On May 4, the Senate approved, by unanimous consent after first agreeing to the committee-reported substitute amendment, a bill (S. 1086) to improve the national program to register and monitor individuals who commit crimes against children. Similar provisions are included in a crime package (H.R. 4472) approved by the House on March 8 (see The Source, 3/10/06).

The bill, sponsored by Sen. Orrin Hatch (R-UT), would establish a National Sex Offender Registry and would require the Department of Justice to maintain a website that would allow the public to access the registry. It would establish a Sex Offender Management Assistance program to assist states and localities with the costs of maintaining registries. The legislation would establish three levels associated with a sex offender’s risk of committing another offense, and would require sex offenders to update their registration regularly on a specific schedule and over a time period dictated by the tier to which they are assigned.

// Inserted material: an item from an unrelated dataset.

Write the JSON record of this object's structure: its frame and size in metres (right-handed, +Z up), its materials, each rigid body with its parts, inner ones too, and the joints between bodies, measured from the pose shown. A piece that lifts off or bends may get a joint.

The legislation also would establish mandatory minimum prison terms for violent crimes against children under the age of 12. A crime resulting in death would result in a term of 30 years to life; kidnapping or serious bodily injury would mean a term of 20 years to life; and the use of a dangerous weapon would result in a term of 10 years to life. Penalties for other sexual offenses against children, including crossing a state line with the intent to engage in a sexual act with a child, would be increased as well. A pilot program would provide grants to states and localities to outfit sex offenders with electronic monitoring devices. The Bureau of Prisons would be required to establish treatment programs for sex offenders.

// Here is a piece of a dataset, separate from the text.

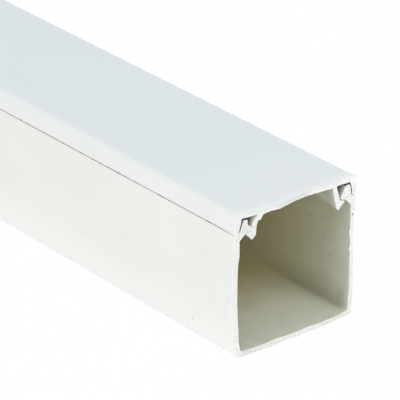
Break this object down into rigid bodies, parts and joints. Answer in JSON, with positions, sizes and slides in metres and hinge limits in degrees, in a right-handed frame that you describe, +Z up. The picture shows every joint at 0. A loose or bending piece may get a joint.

The Bureau of Justice Assistance would be authorized to make grants to hire additional law enforcement personnel or expand training to prevent child sexual abuse “through community education and outreach, investigation of complaints, enforcement of laws relating to sex offender registries, and management of released sex offenders; investigate the use of the Internet to facilitate” child sexual abuse; and “purchase hardware and software necessary to investigate sexual abuse of children over the Internet.”

In order to improve the compliance rates for registration of sex offenders and to reduce the number of crimes against children, the bill would authorize $3 million for the National Institute of Justice to conduct a study of “the control, prosecution, treatment, and monitoring off sex offenders,” and make recommendations in a report to Congress, the states, local governments, and the public.

Sen. Bill Frist (R-TN) expressed his strong support for the bill: “Currently, there are over 100,000 missing sex offenders who have failed to register under current State laws. This bill will enhance the penalty for failure to register from a Federal misdemeanor to a Federal felony. I am proud the Senate is acting to protect our Nation’s most valuable resource our children.”